A stark profit warning from Debenhams after a disappointing Christmas period sent its shares tumbling and prompted jitters across the wider retail sector on the year's last day of trading.

The department store chain fell 12% as it said first half pre-tax earnings were likely to tumble by a quarter - after a last-minute festive shopping rush failed to materialise, while discounts ate into margins.

The trading update spread gloom to the likes of Marks & Spencer, which slid 2% to lead the top-flight fallers' board on a day when the wider FTSE 100 Index ended 2013 on a high, climbing 17.8 points to 6749.1 before closing at lunchtime.

It left the benchmark index less than 200 points below its all-time peak during the dotcom boom more than a decade ago, and 14% ahead over the course of the year.

Analysts and investors have predicted London's top flight will crash through the 7,000 level during 2014.

Elsewhere, France's Cac 40 was also in positive territory in the final session of this year while Germany's Dax was closed.

On currency markets, sterling was up one cent against the greenback at 1.65 US dollars and also strengthened by a cent against the single currency to 1.20 euros, amid more data showing UK house price gains.

In London, a trading update for Debenhams for the 17 weeks to December 28 revealed that it missed out on a hoped-for sales surge in the final week before Christmas - meaning more reductions would be on the way in a new year clearance.

Pre-tax profits for the first half of its financial year are now expected to fall 26% to £85 million from £114.7 million the year before, after discounting ate into a paper-thin 0.1% like-for-like sales increase for the 17-week period.

Shares in the FTSE 250-listed group fell 10.2p to 73p.

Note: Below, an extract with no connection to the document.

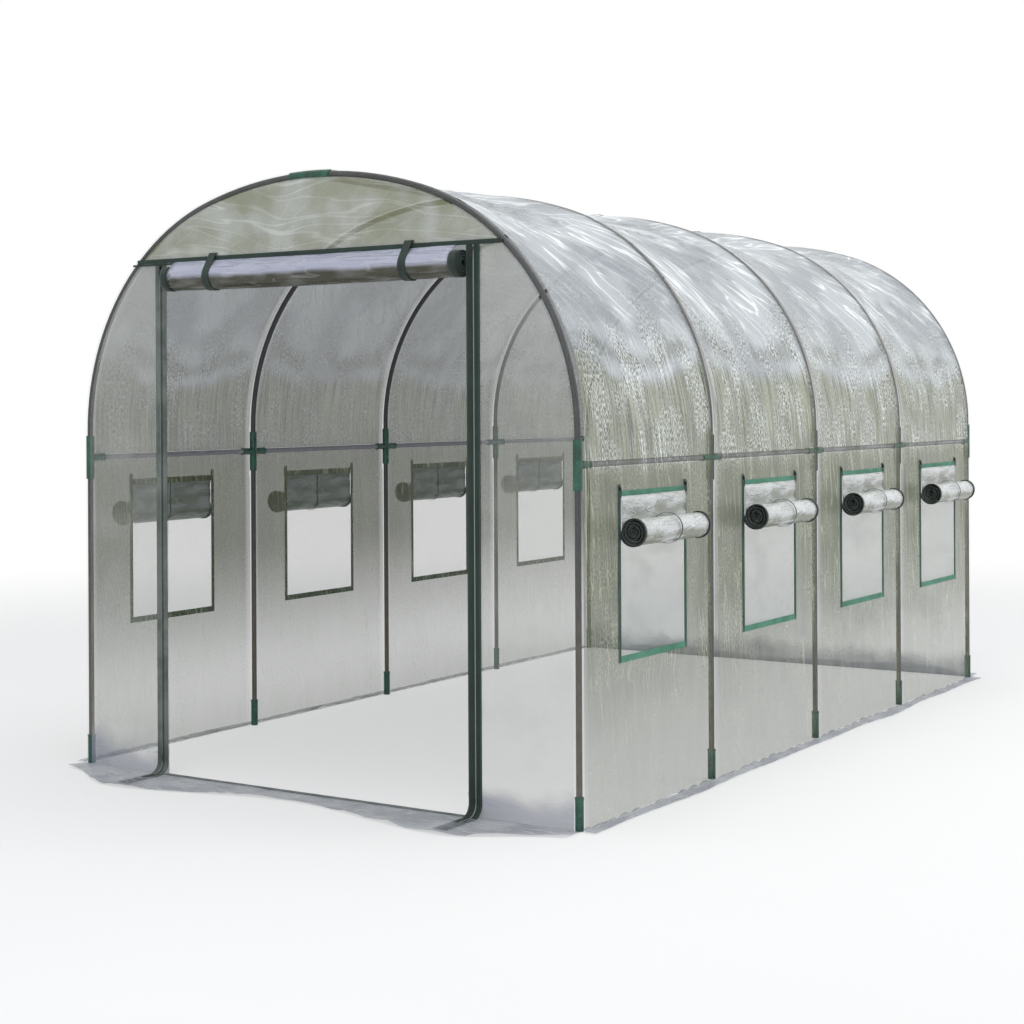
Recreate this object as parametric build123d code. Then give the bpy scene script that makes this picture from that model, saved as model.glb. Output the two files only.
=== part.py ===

Investor nerves over the retail sector spread to Marks & Spencer, down 10.1p to 432.6p as well as Next, down 5p to 5450p and Primark owner Associated British Foods, off 25p at 2445p.

Meanwhile, Land Registry figures showing house prices up 3.2% year-on-year - including a surge of more than 10% in London - helped Persimmon climb 2%, or 21p, to 1239p, in the top flight.

The positive sentiment also rubbed off on Wickes owner Travis Perkins, up 24p to 1872p, as well as second tier builder Berkeley Group, up 120p to 2656p, and estate agency group Countrywide, ahead 25.5p to 595p.

Back in the FTSE 100, an admission by Barclays chief executive Antony Jenkins that it could take up to 10 years to rebuild trust in the scandal-hit bank did little harm to shares. They were ahead 0.8p to 272p.

Meanwhile, a clutch of miners were in the red at the end of a turbulent year for the sector on the stock market. Anglo American fell 18.5p to 1320p while Antofagasta slipped 10p to 824p.

The biggest FTSE 100 risers were Aberdeen Asset Management, up 14.8p to 500p, Land Securities up 17.5p to 963.5p, Persimmon up 21p to 1239p and Rexam up 8.5p to 530.5p.

The biggest FTSE 100 fallers were Marks & Spencer, down 10.1p to 432.6p, Sainsbury's down 6.1p to 365p, Anglo American down 18.5p to 1320p and Antofagasta down 10p to 824p.